THE EXERCISE: Please write out the material below exactly as given.

RAW DATA:

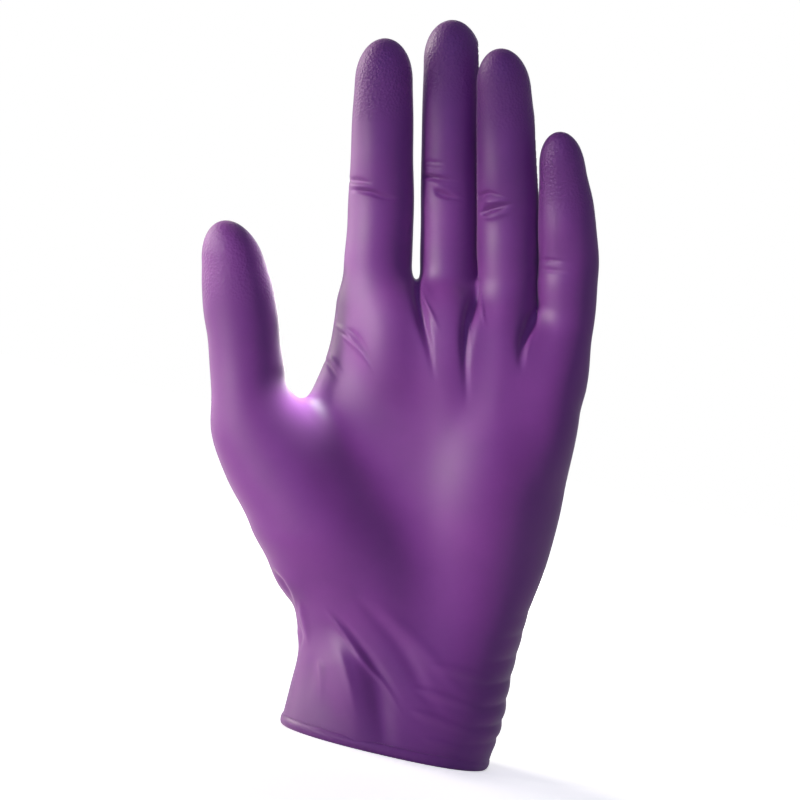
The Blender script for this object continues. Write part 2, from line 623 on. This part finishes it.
def back_folds():
    """The back's folds: short wrinkles over each finger's middle joint, and the cuff's soft ones."""
    folds = list(CUFF_BACK_FOLDS)
    for stall in FINGERS:
        across, _, up = in_hand_frame(f"{stall.name}_middle")
        across += float(aside(stall, up))
        for rise, width, height in KNUCKLE_WRINKLES:
            ends = [(across + side * WRINKLE_REACH, up + rise - WRINKLE_DROOP) for side in (-1, 1)]
            folds.append(Fold((ends[0], (across, up + rise), ends[1]), width, height))
    return folds


def crease_film(net):
    """Puts the folds into the film."""
    normals = net.normals()
    lift = fold_heights(net.points, normals, PALM_FOLDS, -1.0)
    lift += fold_heights(net.points, normals, back_folds(), 1.0)
    lift += scallop_heights(net.points, normals)
    net.points = net.points + normals * lift[:, None]


# ---------------------------------------------------------------- pieces
# A bend spreads over this many times its angle times its depth, so that the film isn't crushed inside it
BEND_LENGTH = 1.55
WRIST_DEPTH, THUMB_ROOT_DEPTH, THUMB_TIP_DEPTH = 21.0, 10.8, 9.9  # the film's half depths there
# Where a stall starts on its first bend and the cuff's piece ends on the wrist's. A bend runs from -1 to 1
STALL_START, WRIST_END = -1.06, 1.04
THUMB_SIDE, FINGER_SIDE = -36, -22  # the thumb lies left of the first, and the crotches right of the second
CROTCH_PIECE = 9  # how far the crotches' piece reaches down from the top of the hand
# The thumb's base is left of this place across, which moves to the left with height
BASE_SIDE, BASE_SLOPE, BASE_FROM = -29, 0.06, 20
Bend = namedtuple("Bend", "joint parent child centre along length")


def bend_of(joint_name, along, depth):
    """Where the film bends at a joint, on the way along the limb."""
    joint = JOINTS[joint_name]
    angle = math.radians(max(abs(limit) for limit in joint["range_deg"]))
    centre = np.array(joint["pos_m"]) * MM
    length = BEND_LENGTH * angle * depth
    return Bend(joint_name, joint["parent"], joint["child"], centre, along, length)


def finger_bends(stall):
    """The three bends of a finger stall, from the palm up."""
    bends = []
    for place in ("root", "middle", "tip"):
        height = in_hand_frame(f"{stall.name}_{place}")[2]
        depth = max(float(size) for size in stall.profile.at(height)[3:])
        bends.append(bend_of(f"{stall.name}_{place}", UP, depth))
    return bends


def thumb_bends():
    """The thumb's two bends, from the palm up."""
    root, tip = (np.array(JOINTS[f"thumb_{place}"]["pos_m"]) * MM for place in ("root", "tip"))
    along = (tip - root) / np.linalg.norm(tip - root)
    return [bend_of("thumb_root", along, THUMB_ROOT_DEPTH), bend_of("thumb_tip", along, THUMB_TIP_DEPTH)]


def beyond(points, bend, share):
    """Which row-frame points lie past a place on the bend: share -1 is its start, 1 its end."""
    return (points - bend.centre) @ bend.along > share * bend.length / 2


class Piece:
    """A part of the film that follows one bend, or one body, and the CAD zones that it stands for."""

    def __init__(self, name, faces, bend=None, body=None, zones=(), slot="film"):
        self.name, self.faces, self.bend, self.body = name, faces, bend, body
        self.zones, self.slot = zones, slot


def limb_pieces(stall, bends, member, middles):
    """Cuts a stall's faces halfway between its bends. member says which faces are its own."""
    labels = ("root", "middle", "tip") if len(bends) == 3 else ("root", "tip")
    zone_names = ("lower", "middle", "tip") if len(bends) == 3 else ("lower", "tip")
    pieces = []
    for i, (bend, label, zone) in enumerate(zip(bends, labels, zone_names)):
        mine = member & beyond(middles, bends[0], STALL_START)
        if i > 0:
            low = (bends[i - 1].centre + bend.centre) / 2
            mine &= (middles - low) @ bend.along > 0
        if i < len(bends) - 1:
            high = (bend.centre + bends[i + 1].centre) / 2
            mine &= (middles - high) @ bend.along <= 0
        pieces.append(
            Piece(
                f"{stall.name}_{label}_film", mine, bend=bend,
                zones=(f"{stall.name}_{label}_crease", f"{stall.name}_{zone}"),
                slot="textured_film" if label == "tip" else "film",
            )
        )
    return pieces


def plan_pieces(net):
    """Shares the net's faces out to the pieces."""
    middle = net.points[net.quads].mean(axis=1)
    facing = net.normals()[net.quads].mean(axis=1)
    row = to_row_frame(middle) * MM
    stalls = [*FINGERS, THUMB]
    nearest = np.argmin([stall_distance(stall, *middle.T) for stall in stalls], axis=0)
    free = np.ones(len(middle), bool)
    pieces = []
    for i, stall in enumerate(stalls):
        bends = thumb_bends() if stall is THUMB else finger_bends(stall)
        member = nearest == i
        if stall is THUMB:
            member &= middle[:, 0] < THUMB_SIDE
        pieces += limb_pieces(stall, bends, member, row)
    wrist = bend_of("wrist", np.array([0.0, 0.0, 1.0]), WRIST_DEPTH)
    below = ~beyond(row, wrist, WRIST_END)
    pieces.append(Piece("wrist_film", below, bend=wrist, zones=("wrist_crease", "cuff_film")))
    for piece in pieces:
        piece.faces &= free
        free &= ~piece.faces
    crotch = middle[:, 2] > crotch_height(middle[:, 0]) - CROTCH_PIECE
    crotch &= middle[:, 0] > FINGER_SIDE
    base = middle[:, 0] < BASE_SIDE - BASE_SLOPE * (middle[:, 2] - BASE_FROM)
    front = facing[:, 1] < 0
    for name, zone, faces in (
        ("finger_crotch_film", "finger_crotches", crotch),
        ("thumb_base_film", "thumb_base", base),
        ("palm_film", "palm", front),
        ("back_film", "back_of_hand", ~front),
    ):
        mine = free & faces
        free &= ~mine
        pieces.append(Piece(name, mine, body="palm", zones=(zone,)))
    return pieces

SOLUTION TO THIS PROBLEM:
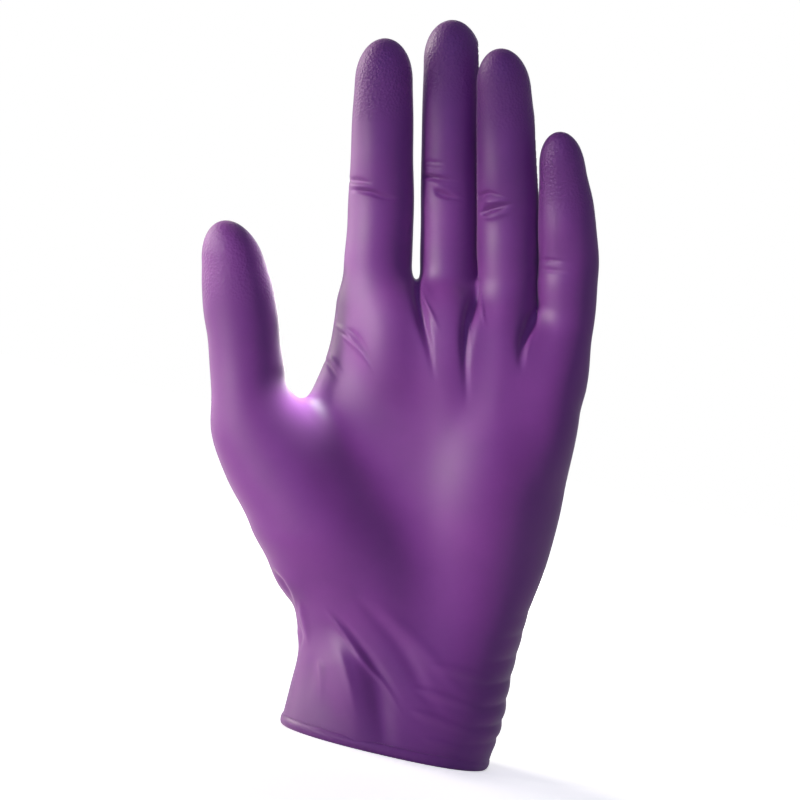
The Blender script for this object continues. Write part 2, from line 623 on. This part finishes it.
def back_folds():
    """The back's folds: short wrinkles over each finger's middle joint, and the cuff's soft ones."""
    folds = list(CUFF_BACK_FOLDS)
    for stall in FINGERS:
        across, _, up = in_hand_frame(f"{stall.name}_middle")
        across += float(aside(stall, up))
        for rise, width, height in KNUCKLE_WRINKLES:
            ends = [(across + side * WRINKLE_REACH, up + rise - WRINKLE_DROOP) for side in (-1, 1)]
            folds.append(Fold((ends[0], (across, up + rise), ends[1]), width, height))
    return folds


def crease_film(net):
    """Puts the folds into the film."""
    normals = net.normals()
    lift = fold_heights(net.points, normals, PALM_FOLDS, -1.0)
    lift += fold_heights(net.points, normals, back_folds(), 1.0)
    lift += scallop_heights(net.points, normals)
    net.points = net.points + normals * lift[:, None]


# ---------------------------------------------------------------- pieces
# A bend spreads over this many times its angle times its depth, so that the film isn't crushed inside it
BEND_LENGTH = 1.55
WRIST_DEPTH, THUMB_ROOT_DEPTH, THUMB_TIP_DEPTH = 21.0, 10.8, 9.9  # the film's half depths there
# Where a stall starts on its first bend and the cuff's piece ends on the wrist's. A bend runs from -1 to 1
STALL_START, WRIST_END = -1.06, 1.04
THUMB_SIDE, FINGER_SIDE = -36, -22  # the thumb lies left of the first, and the crotches right of the second
CROTCH_PIECE = 9  # how far the crotches' piece reaches down from the top of the hand
# The thumb's base is left of this place across, which moves to the left with height
BASE_SIDE, BASE_SLOPE, BASE_FROM = -29, 0.06, 20
Bend = namedtuple("Bend", "joint parent child centre along length")


def bend_of(joint_name, along, depth):
    """Where the film bends at a joint, on the way along the limb."""
    joint = JOINTS[joint_name]
    angle = math.radians(max(abs(limit) for limit in joint["range_deg"]))
    centre = np.array(joint["pos_m"]) * MM
    length = BEND_LENGTH * angle * depth
    return Bend(joint_name, joint["parent"], joint["child"], centre, along, length)


def finger_bends(stall):
    """The three bends of a finger stall, from the palm up."""
    bends = []
    for place in ("root", "middle", "tip"):
        height = in_hand_frame(f"{stall.name}_{place}")[2]
        depth = max(float(size) for size in stall.profile.at(height)[3:])
        bends.append(bend_of(f"{stall.name}_{place}", UP, depth))
    return bends


def thumb_bends():
    """The thumb's two bends, from the palm up."""
    root, tip = (np.array(JOINTS[f"thumb_{place}"]["pos_m"]) * MM for place in ("root", "tip"))
    along = (tip - root) / np.linalg.norm(tip - root)
    return [bend_of("thumb_root", along, THUMB_ROOT_DEPTH), bend_of("thumb_tip", along, THUMB_TIP_DEPTH)]


def beyond(points, bend, share):
    """Which row-frame points lie past a place on the bend: share -1 is its start, 1 its end."""
    return (points - bend.centre) @ bend.along > share * bend.length / 2


class Piece:
    """A part of the film that follows one bend, or one body, and the CAD zones that it stands for."""

    def __init__(self, name, faces, bend=None, body=None, zones=(), slot="film"):
        self.name, self.faces, self.bend, self.body = name, faces, bend, body
        self.zones, self.slot = zones, slot


def limb_pieces(stall, bends, member, middles):
    """Cuts a stall's faces halfway between its bends. member says which faces are its own."""
    labels = ("root", "middle", "tip") if len(bends) == 3 else ("root", "tip")
    zone_names = ("lower", "middle", "tip") if len(bends) == 3 else ("lower", "tip")
    pieces = []
    for i, (bend, label, zone) in enumerate(zip(bends, labels, zone_names)):
        mine = member & beyond(middles, bends[0], STALL_START)
        if i > 0:
            low = (bends[i - 1].centre + bend.centre) / 2
            mine &= (middles - low) @ bend.along > 0
        if i < len(bends) - 1:
            high = (bend.centre + bends[i + 1].centre) / 2
            mine &= (middles - high) @ bend.along <= 0
        pieces.append(
            Piece(
                f"{stall.name}_{label}_film", mine, bend=bend,
                zones=(f"{stall.name}_{label}_crease", f"{stall.name}_{zone}"),
                slot="textured_film" if label == "tip" else "film",
            )
        )
    return pieces


def plan_pieces(net):
    """Shares the net's faces out to the pieces."""
    middle = net.points[net.quads].mean(axis=1)
    facing = net.normals()[net.quads].mean(axis=1)
    row = to_row_frame(middle) * MM
    stalls = [*FINGERS, THUMB]
    nearest = np.argmin([stall_distance(stall, *middle.T) for stall in stalls], axis=0)
    free = np.ones(len(middle), bool)
    pieces = []
    for i, stall in enumerate(stalls):
        bends = thumb_bends() if stall is THUMB else finger_bends(stall)
        member = nearest == i
        if stall is THUMB:
            member &= middle[:, 0] < THUMB_SIDE
        pieces += limb_pieces(stall, bends, member, row)
    wrist = bend_of("wrist", np.array([0.0, 0.0, 1.0]), WRIST_DEPTH)
    below = ~beyond(row, wrist, WRIST_END)
    pieces.append(Piece("wrist_film", below, bend=wrist, zones=("wrist_crease", "cuff_film")))
    for piece in pieces:
        piece.faces &= free
        free &= ~piece.faces
    crotch = middle[:, 2] > crotch_height(middle[:, 0]) - CROTCH_PIECE
    crotch &= middle[:, 0] > FINGER_SIDE
    base = middle[:, 0] < BASE_SIDE - BASE_SLOPE * (middle[:, 2] - BASE_FROM)
    front = facing[:, 1] < 0
    for name, zone, faces in (
        ("finger_crotch_film", "finger_crotches", crotch),
        ("thumb_base_film", "thumb_base", base),
        ("palm_film", "palm", front),
        ("back_film", "back_of_hand", ~front),
    ):
        mine = free & faces
        free &= ~mine
        pieces.append(Piece(name, mine, body="palm", zones=(zone,)))
    return pieces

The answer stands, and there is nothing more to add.